Doğan Hızlan: Telefonda coğrafya dersi

Doğan HIZLAN
Haberin Devamı

BUNCA yıl sonra, coğrafyayı ve İstanbul'un semtlerini, bulunduğum mevkii cep telefonumdan öğreneceğimi tahmin edemezdim.

Şimdi, cep telefonumun ekranında bulunduğum semtin adını görüyorum, biraz garip ama doğma büyüme İstanbullu biri olarak, bir çok yerin adını yeni öğreniyorum.

Gördüğüm, gezdiğim yerlere pek dikkat etmem, etsem de belleğimden uçup gider.

Akıllı ve ayrıntı gözlemcisi bir arkadaşım, ilgi çekici bir saptamasanı aktardı bu konuda.
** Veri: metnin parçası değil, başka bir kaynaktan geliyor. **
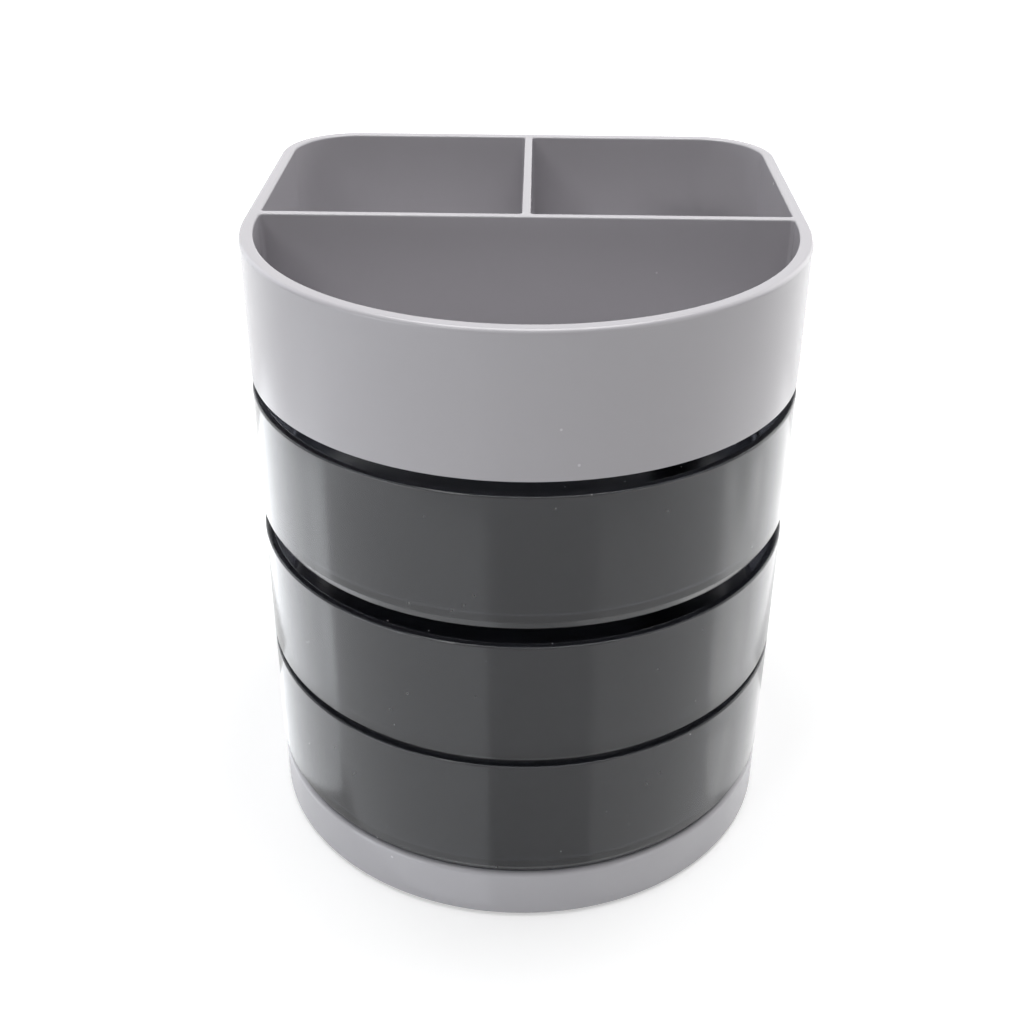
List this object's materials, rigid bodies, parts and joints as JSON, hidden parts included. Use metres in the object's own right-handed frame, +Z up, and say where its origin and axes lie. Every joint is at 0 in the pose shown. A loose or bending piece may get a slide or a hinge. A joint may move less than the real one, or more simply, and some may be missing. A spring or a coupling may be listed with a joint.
{
  "type": "pen holder",
  "caption": "Desk pen holder: a U-shaped cup with pen compartments on a corner post, over smoked trays that swing out round the post and a shallow hollow base.",
  "frame": {"origin": "middle of the footprint on the desk, under the feet", "axes": "+Z up, -Y towards the half-round front, +X to the right seen from the front"},
  "size_m": [0.13, 0.14, 0.1538],
  "materials": {
    "grey_plastic": "light grey, satin gloss",
    "smoked_plastic": "smoked, clear, polished",
    "steel": "turned, plain",
    "black_rubber": "matt",
    "dark_nylon": "matt"
  },
  "bodies": {
    "stand": {"base": "grey_plastic", "pivot_post": "steel", "pen_cup": "grey_plastic", "spacer_upper": "dark_nylon", "spacer_middle": "dark_nylon", "base_screw": "steel", "base_screw_washer": "steel", "cup_screw": "steel", "cup_screw_washer": "steel", "screw_cap": "grey_plastic", "foot_front_left": "black_rubber", "foot_front_right": "black_rubber", "foot_rear_left": "black_rubber", "foot_rear_right": "black_rubber"},
    "upper_tray": {"tray_upper": "smoked_plastic"},
    "middle_tray": {"tray_middle": "smoked_plastic"},
    "lower_tray": {"tray_lower": "smoked_plastic"}
  },
  "joints": [
    {"name": "tray_upper_swing", "type": "hinge", "parent": "stand", "child": "upper_tray", "pos_m": [0.0455, 0.0505, 0.101], "axis": [0, 0, 1], "continuous": true},
    {"name": "tray_middle_swing", "type": "hinge", "parent": "stand", "child": "middle_tray", "pos_m": [0.0455, 0.0505, 0.0638], "axis": [0, 0, 1], "continuous": true},
    {"name": "tray_lower_swing", "type": "hinge", "parent": "stand", "child": "lower_tray", "pos_m": [0.0455, 0.0505, 0.0306], "axis": [0, 0, 1], "continuous": true}
  ]
}
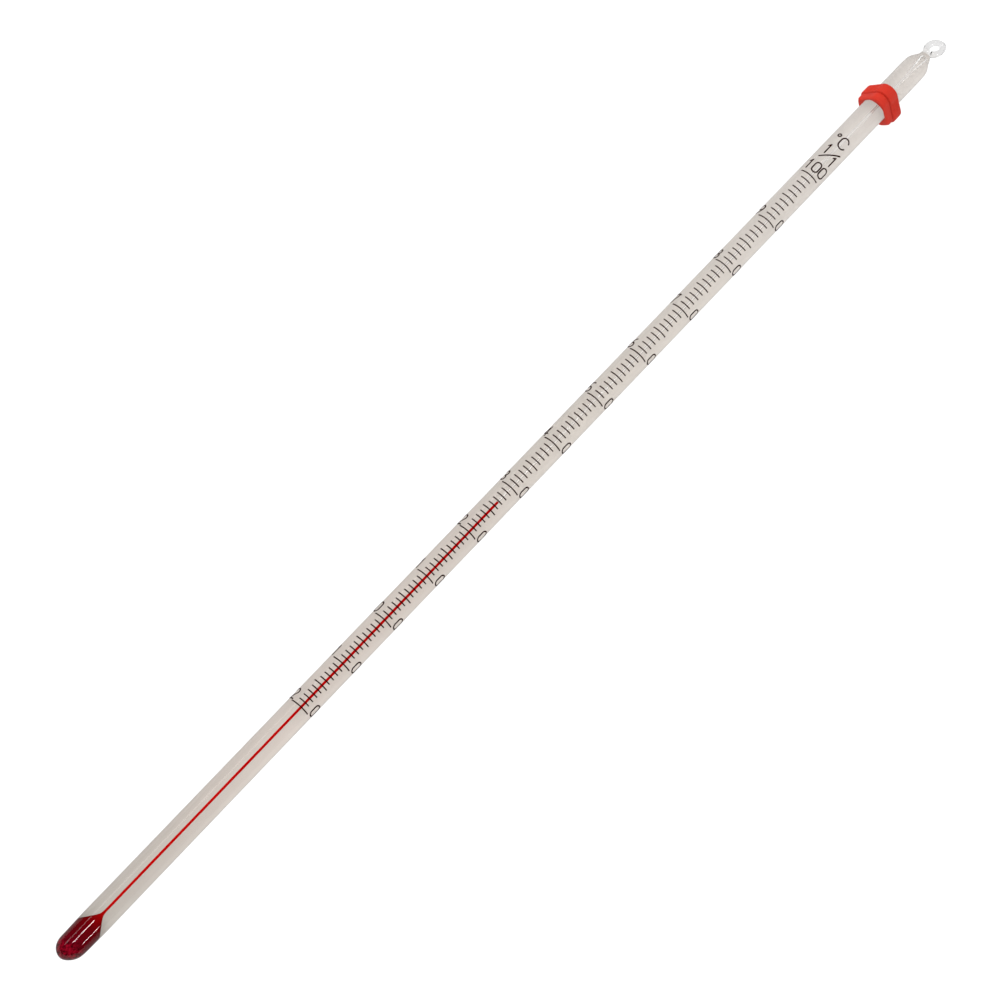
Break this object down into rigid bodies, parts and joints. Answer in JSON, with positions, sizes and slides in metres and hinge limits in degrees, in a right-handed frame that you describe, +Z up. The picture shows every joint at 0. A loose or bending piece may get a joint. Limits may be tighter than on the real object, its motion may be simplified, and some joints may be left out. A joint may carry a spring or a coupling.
{
  "type": "glass thermometer",
  "caption": "Red spirit stick thermometer, minus 20 to 100 degrees Celsius, with an opal-backed glass stem, a same-width bulb, a rubber anti-roll collar and a hanging eye.",
  "frame": {"origin": "bottom centre of the whole thermometer's box, on the surface that the collar's flat stands on", "axes": "+X along the stem from the bulb to the hanging eye, +Z up out of the scale's middle"},
  "size_m": [0.3, 0.0104, 0.0098],
  "materials": {
    "clear_glass": "clear, fire polished",
    "opal_glass": "milky white enamel glass",
    "red_spirit": "dyed red alcohol",
    "red_silicone": "matte moulded silicone",
    "scale_ink": "fired dark brown ink"
  },
  "bodies": {
    "stem": {"stem_glass": "clear_glass", "bulb_glass": "clear_glass", "crown_glass": "clear_glass", "hanging_eye": "clear_glass", "opal_backing": "opal_glass", "bulb_spirit": "red_spirit", "spirit_thread": "red_spirit", "degree_ticks": "scale_ink", "five_degree_ticks": "scale_ink", "ten_degree_ticks": "scale_ink", "numeral_minus_20": "scale_ink", "numeral_minus_10": "scale_ink", "numeral_0": "scale_ink", "numeral_10": "scale_ink", "numeral_20": "scale_ink", "numeral_30": "scale_ink", "numeral_40": "scale_ink", "numeral_50": "scale_ink", "numeral_60": "scale_ink", "numeral_70": "scale_ink", "numeral_80": "scale_ink", "numeral_90": "scale_ink", "numeral_100": "scale_ink", "unit_mark": "scale_ink", "division_mark": "scale_ink"},
    "meniscus": {"thread_meniscus": "red_spirit"},
    "collar": {"anti_roll_collar": "red_silicone"}
  },
  "joints": [
    {"name": "reading", "type": "slide", "parent": "stem", "child": "meniscus", "axis": [1, 0, 0], "range_m": [-0.06486, 0.11073], "deforming": ["spirit_thread"]},
    {"name": "collar_slide", "type": "slide", "parent": "stem", "child": "collar", "axis": [1, 0, 0], "range_m": [-0.27, 0.0285]}
  ]
}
Gerçekten cep telefonlarının ekranında bulunduğumuz yerin görünmesi çok işlevsel, dedi. Coğrafya dersi gibi.

Boğaziçi'nin karşı kıyısında dolaşmış, onlarca kez otomobille geçmiş ama semtleri, iskeleleri bilmediğini, ekranı izlerken farketmiş.

Vaniköy'ün nerede olduğunu bu sayede öğrenmiş.

Teknolojinin bize sunduğu nimetlerden biri.

Hele benim gibi coğrafya bilgisi kıt, her yıl bütünlemeye kalmış, haritayı 'Yedi Sekiz Hasan Paşa' gibi okuyanlar için büyük hizmet.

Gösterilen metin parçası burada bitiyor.